DataCleaner is developed in Java and licensed under LGPL. As quoted above it claims to support profiling, validating and comparing data, but I didn’t really get past the profiling functions, so won’t comment on the other two. The profiling whilst not prefect certainly saved some time compared to the limited alternatives.
The ability to profile heterogeneous data sources is a big advantage over the SSIS option, and I found it overall quite easy to use and performance was good. I could see it struggling at times, but actually for what it does I was impressed. It had some data type niggles with Oracle, and some metrics seem a little strange, although thankfully they were easy to augment with some SQL queries to ensure a consistent picture. The report export options didn’t do it for me, but copy and paste with a bit of Excel magic was sufficient.
One initial point for me personally is that I have had limited exposure to things of the Java persuasion and whilst I normally get by fine, sometimes the simplest things can throw me. For example installing a JDBC driver, why do I have to copy files to make it all work, has nobody ever heard of an MSI? In case there are other people out there like me who have become totally indoctrinated with the Microsoft software paradigm, I’ve written a quick start guide that details every step required. Steps 1- 5 are the key ones, the rest is really an excuse for some screenshots to show you the tool.
Quick Start Guide
Step 1 - Download Data Cleaner. The Microsoft Windows zipped exe option, and I chose the latest stable build, currently DataCleaner 1.5.3 (final). Extract the files to a suitable location.
Step 2 - Download Java. If you try and run datacleaner.exe without Java it will warn you, and then open your default browser and take you to the Java download site. Follow the installation instructions from there, normally just click Download Java a couple of times and you’re done.
Step 3 - Download Microsoft SQL Server JDBC Driver. You may have SQL Server installed, but you won’t have a JDBC driver. Version 3.0 is the latest as of April 2010. There is no real installer, we are in the Java world here, but run the exe you downloaded to extract the files. The default Unzip to folder is not much help, so try a fully qualified path such as C:\Program Files\Microsoft SQL Server JDBC Driver 3.0\ to ensure you can find the files afterwards.
Step 4 - If you wish to use Windows Authentication to connect to your SQL Server then first we need to copy a file so that Data Cleaner can find it. Browse to the JDBC extract location from Step 3 and drill down to the file sqljdbc_auth.dll. You will have to choose the correct directory for your processor architecture. e.g. C:\Program Files\Microsoft SQL Server JDBC Driver 3.0\sqljdbc_3.0\enu\auth\x86\sqljdbc_auth.dll. Now copy this file to the Data Cleaner extract folder you chose in Step 1.
An alternative method is to edit datacleaner.cmd in the data cleaner extract folder as detailed in this data cleaner wiki topic, but I find copying the file simpler.
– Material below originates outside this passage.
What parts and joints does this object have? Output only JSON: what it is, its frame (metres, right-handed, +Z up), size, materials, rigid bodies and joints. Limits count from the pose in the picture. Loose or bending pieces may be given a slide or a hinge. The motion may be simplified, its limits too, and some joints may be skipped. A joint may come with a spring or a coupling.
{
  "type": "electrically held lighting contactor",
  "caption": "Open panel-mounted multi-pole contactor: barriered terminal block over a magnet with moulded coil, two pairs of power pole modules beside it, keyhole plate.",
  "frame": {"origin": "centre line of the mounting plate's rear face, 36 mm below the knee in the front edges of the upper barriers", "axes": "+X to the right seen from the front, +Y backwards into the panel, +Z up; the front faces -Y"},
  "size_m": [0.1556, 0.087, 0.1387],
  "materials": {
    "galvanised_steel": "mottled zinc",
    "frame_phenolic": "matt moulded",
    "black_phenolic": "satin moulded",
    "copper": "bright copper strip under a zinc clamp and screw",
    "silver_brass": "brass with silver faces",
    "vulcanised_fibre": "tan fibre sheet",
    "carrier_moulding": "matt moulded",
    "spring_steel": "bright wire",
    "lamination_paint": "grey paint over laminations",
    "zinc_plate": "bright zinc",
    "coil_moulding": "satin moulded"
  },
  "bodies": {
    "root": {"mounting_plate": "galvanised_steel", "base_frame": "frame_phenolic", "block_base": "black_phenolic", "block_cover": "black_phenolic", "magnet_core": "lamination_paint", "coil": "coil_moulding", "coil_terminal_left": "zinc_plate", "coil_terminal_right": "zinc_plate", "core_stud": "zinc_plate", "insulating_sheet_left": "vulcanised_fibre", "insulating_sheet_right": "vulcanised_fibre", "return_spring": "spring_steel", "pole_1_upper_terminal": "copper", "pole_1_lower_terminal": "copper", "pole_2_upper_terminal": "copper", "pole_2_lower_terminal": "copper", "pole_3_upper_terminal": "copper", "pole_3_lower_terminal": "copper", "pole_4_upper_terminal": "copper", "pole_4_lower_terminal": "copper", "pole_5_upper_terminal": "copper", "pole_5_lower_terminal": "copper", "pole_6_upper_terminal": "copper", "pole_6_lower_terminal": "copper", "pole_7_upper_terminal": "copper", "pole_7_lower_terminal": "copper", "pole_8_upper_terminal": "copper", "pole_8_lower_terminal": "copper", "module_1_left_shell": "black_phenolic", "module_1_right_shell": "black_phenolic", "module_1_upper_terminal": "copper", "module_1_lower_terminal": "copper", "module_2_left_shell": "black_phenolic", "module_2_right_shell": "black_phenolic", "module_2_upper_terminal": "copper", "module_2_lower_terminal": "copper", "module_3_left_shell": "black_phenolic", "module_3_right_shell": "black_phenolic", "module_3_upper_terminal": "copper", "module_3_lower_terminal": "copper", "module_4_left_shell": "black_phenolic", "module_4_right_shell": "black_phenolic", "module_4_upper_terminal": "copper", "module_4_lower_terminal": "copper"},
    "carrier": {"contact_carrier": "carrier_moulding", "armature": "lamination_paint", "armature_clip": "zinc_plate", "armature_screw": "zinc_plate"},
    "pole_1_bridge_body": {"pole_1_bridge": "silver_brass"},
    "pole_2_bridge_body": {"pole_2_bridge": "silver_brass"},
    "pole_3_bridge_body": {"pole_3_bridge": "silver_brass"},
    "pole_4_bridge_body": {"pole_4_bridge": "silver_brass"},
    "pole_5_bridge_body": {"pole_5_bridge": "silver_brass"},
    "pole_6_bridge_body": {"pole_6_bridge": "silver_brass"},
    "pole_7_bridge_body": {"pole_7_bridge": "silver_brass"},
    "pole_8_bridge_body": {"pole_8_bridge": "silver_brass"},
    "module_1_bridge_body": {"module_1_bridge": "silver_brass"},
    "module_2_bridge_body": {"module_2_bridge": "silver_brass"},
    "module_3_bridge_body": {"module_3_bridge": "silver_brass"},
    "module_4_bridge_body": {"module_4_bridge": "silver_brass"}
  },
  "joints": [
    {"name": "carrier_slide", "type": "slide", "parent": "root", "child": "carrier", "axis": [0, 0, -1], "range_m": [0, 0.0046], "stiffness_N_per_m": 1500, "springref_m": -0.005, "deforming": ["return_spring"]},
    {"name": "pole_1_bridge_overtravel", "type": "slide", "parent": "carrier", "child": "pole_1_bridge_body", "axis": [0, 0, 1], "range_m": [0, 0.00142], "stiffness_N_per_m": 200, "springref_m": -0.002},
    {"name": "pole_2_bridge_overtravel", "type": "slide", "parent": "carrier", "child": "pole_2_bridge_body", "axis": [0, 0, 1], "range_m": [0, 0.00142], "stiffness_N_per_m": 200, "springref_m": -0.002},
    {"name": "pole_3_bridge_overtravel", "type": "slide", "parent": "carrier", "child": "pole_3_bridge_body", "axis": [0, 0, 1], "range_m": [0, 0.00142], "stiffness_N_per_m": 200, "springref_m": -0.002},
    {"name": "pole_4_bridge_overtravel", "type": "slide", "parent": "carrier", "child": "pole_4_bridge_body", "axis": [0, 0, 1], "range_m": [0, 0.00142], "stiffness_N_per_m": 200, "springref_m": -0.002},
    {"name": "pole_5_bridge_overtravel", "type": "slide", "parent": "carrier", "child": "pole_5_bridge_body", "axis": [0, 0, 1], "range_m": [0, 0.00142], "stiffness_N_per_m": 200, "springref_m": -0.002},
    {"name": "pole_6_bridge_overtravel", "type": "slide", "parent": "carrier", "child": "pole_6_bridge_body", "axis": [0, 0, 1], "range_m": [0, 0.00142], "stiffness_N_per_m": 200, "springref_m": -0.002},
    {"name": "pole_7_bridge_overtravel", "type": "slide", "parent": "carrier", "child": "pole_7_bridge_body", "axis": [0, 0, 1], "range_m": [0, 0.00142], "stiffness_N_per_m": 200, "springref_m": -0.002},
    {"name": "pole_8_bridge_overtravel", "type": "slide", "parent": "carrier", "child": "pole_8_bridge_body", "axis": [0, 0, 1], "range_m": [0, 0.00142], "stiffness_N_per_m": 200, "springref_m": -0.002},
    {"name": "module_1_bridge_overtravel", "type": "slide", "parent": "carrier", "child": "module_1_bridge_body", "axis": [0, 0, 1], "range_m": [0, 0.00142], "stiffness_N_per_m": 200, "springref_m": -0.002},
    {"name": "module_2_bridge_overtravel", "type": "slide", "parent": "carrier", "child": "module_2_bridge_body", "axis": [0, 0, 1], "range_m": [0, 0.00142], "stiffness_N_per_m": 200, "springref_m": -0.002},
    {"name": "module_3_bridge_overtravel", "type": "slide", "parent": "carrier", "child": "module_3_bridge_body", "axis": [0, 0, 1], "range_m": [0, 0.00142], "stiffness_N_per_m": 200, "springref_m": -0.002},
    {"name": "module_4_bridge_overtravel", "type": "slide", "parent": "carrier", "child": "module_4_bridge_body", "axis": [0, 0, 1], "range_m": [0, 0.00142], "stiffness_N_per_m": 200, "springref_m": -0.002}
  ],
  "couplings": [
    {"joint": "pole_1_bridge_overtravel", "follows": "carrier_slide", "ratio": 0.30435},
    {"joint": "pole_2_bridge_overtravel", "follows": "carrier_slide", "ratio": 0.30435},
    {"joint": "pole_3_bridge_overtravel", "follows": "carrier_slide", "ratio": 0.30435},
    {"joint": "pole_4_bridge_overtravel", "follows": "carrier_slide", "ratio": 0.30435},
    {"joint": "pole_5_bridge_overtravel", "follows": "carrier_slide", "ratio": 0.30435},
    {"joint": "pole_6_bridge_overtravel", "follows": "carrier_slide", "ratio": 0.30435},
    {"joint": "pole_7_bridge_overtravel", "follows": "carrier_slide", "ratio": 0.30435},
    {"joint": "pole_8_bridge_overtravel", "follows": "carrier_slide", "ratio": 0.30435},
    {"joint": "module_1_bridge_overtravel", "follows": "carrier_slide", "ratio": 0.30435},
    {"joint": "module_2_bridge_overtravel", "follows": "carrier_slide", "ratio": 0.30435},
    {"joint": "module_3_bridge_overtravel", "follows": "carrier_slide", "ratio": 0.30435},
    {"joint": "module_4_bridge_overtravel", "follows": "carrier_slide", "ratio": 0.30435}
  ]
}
Step 5 – Now lets run Data Cleaner, just run datacleaner.exe from the extract folder you chose in Step 1.
Step 6 – Complete or skip the registration screen, and ignore the task window for now. In the main window click settings.
Step 7 – In the Settings dialog, select the Database drivers tab, then click Register database driver and select the Local JAR file option.
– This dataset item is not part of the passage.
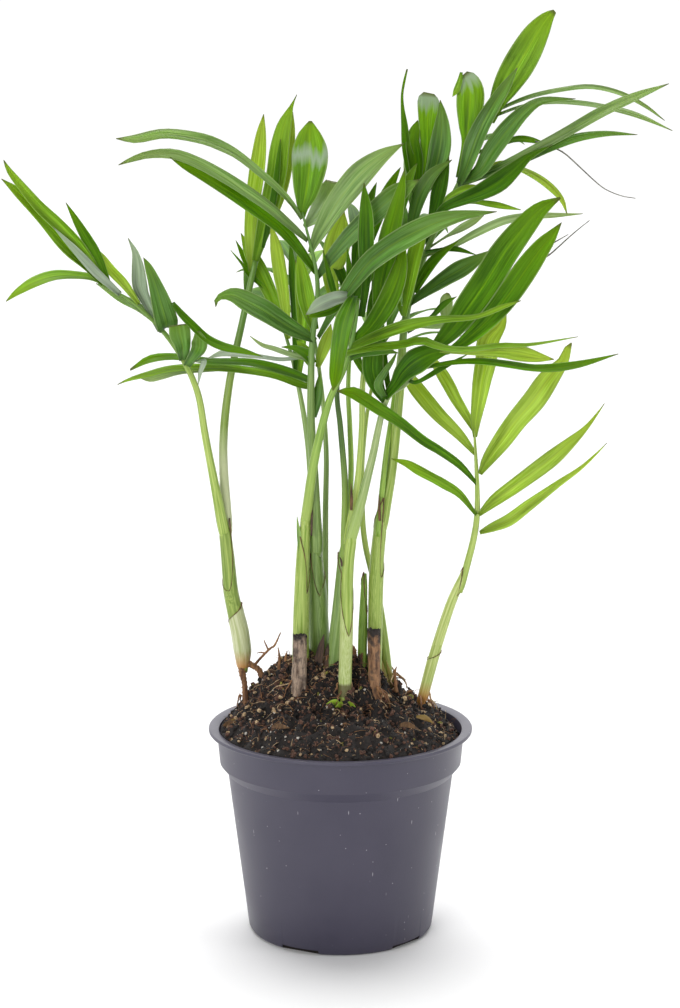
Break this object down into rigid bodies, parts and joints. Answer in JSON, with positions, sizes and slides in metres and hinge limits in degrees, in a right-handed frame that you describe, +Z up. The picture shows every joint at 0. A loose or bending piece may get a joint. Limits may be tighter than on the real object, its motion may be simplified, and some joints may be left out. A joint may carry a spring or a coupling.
{
  "type": "potted parlour palm",
  "caption": "Young parlour palm in a round nursery pot: a clump of slender stems on a heaped root ball, with pinnate fronds that arch out to every side.",
  "frame": {"origin": "centre of the pot's flat underside", "axes": "+Z up, -Y towards the side the plant is shown from, +X to the right of that view"},
  "size_m": [0.2936, 0.1852, 0.4151],
  "materials": {
    "pot": "thin moulded polypropylene, slate grey, satin",
    "soil": "moist peat with roots and grit, rough",
    "stem": "pale green leaf sheaths, smooth",
    "stub": "dry brown cut stem, fibrous",
    "frond": "fresh green leaflets, satin"
  },
  "bodies": {
    "root": {"pot": "pot", "soil": "soil", "stem_left": "stem", "stem_centre_left": "stem", "stem_centre": "stem", "stem_front": "stem", "stem_behind_front": "stem", "stem_centre_right": "stem", "stem_right": "stem", "stem_back_right": "stem", "stem_back_left": "stem", "sheath_right": "stem", "stub_left": "stub", "stub_right": "stub", "frond_left_outer": "frond", "frond_left_inner": "frond", "frond_top_left": "frond", "frond_back_left": "frond", "frond_front": "frond", "frond_right_front": "frond", "frond_centre_dark": "frond", "frond_centre_thin": "frond", "frond_centre_right": "frond", "frond_top_right": "frond", "frond_top_back": "frond", "frond_right": "frond", "frond_back_centre": "frond", "frond_back": "frond"}
  },
  "joints": []
}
Step 8 – Browse to the JDBC driver extract location from Step 3 and drill down to select sqljdbc4.jar. e.g. C:\Program Files\Microsoft SQL Server JDBC Driver 3.0\sqljdbc_3.0\enu\sqljdbc4.jar
Step 9 – Select the Database driver class as com.microsoft.sqlserver.jdbc.SQLServerDriver, and then click the Test and Save database driver button.
Step 10 - You should be back at the Settings dialog with a the list of drivers that includes SQL Server. Just click Save Settings to persist all your hard work.
Step 11 – Now we can start to profile some data. In the main Data Cleaner window click New Task, and then Profile from the task window.
Step 12 – In the Profile window click Open Database
Step 13 – Now choose the SQL Server connection string option.
Selecting a connection string gives us a template like jdbc:sqlserver://<hostname>:1433;databaseName=<database>, but obviously it requires some details to be entered for example jdbc:sqlserver://localhost:1433;databaseName=SQLBits. This will connect to the database called SQLBits on my local machine. The port may also have to be changed if using such as when you have a multiple instances of SQL Server running.
If using SQL Server Authentication enter a username and password as required and then click Connect to database. You can use Window Authentication, just add integratedSecurity=true to the end of your connection string. e.g jdbc:sqlserver://localhost:1433;databaseName=SQLBits;integratedSecurity=true. If you didn’t complete Step 4 above you will need to do so now and restart Data Cleaner before it will work.
Manually setting the connection string is fine, but creating a named connection makes more sense if you will be spending any length of time profiling a specific database. As highlighted in the left-hand screen-shot, at the bottom of the dialog it includes partial instructions on how to create named connections. In the folder shown C:\Users\<Username>\.datacleaner\1.5.3, open the datacleaner-config.xml file in your editor of choice add your own details. You’ll see a sample connection in the file already, just add yours following the same pattern. e.g.
<!-- Darren's Named Connections -->
<property name="name" value="SQLBits Local Connection" />
<property name="driverClass" value="com.microsoft.sqlserver.jdbc.SQLServerDriver" />
Step 14 – Once back at the Profile window, you should now see your schemas, tables and/or views listed down the left hand side. Browse this tree and double-click a table to select it for profiling. You can then click Add profile, and choose some profiling options, before finally clicking Run profiling.
You can see below a sample output for three of the most common profiles, click the image for full size.
I hope this has given you a taster for DataCleaner, and should help you get up and running pretty quickly.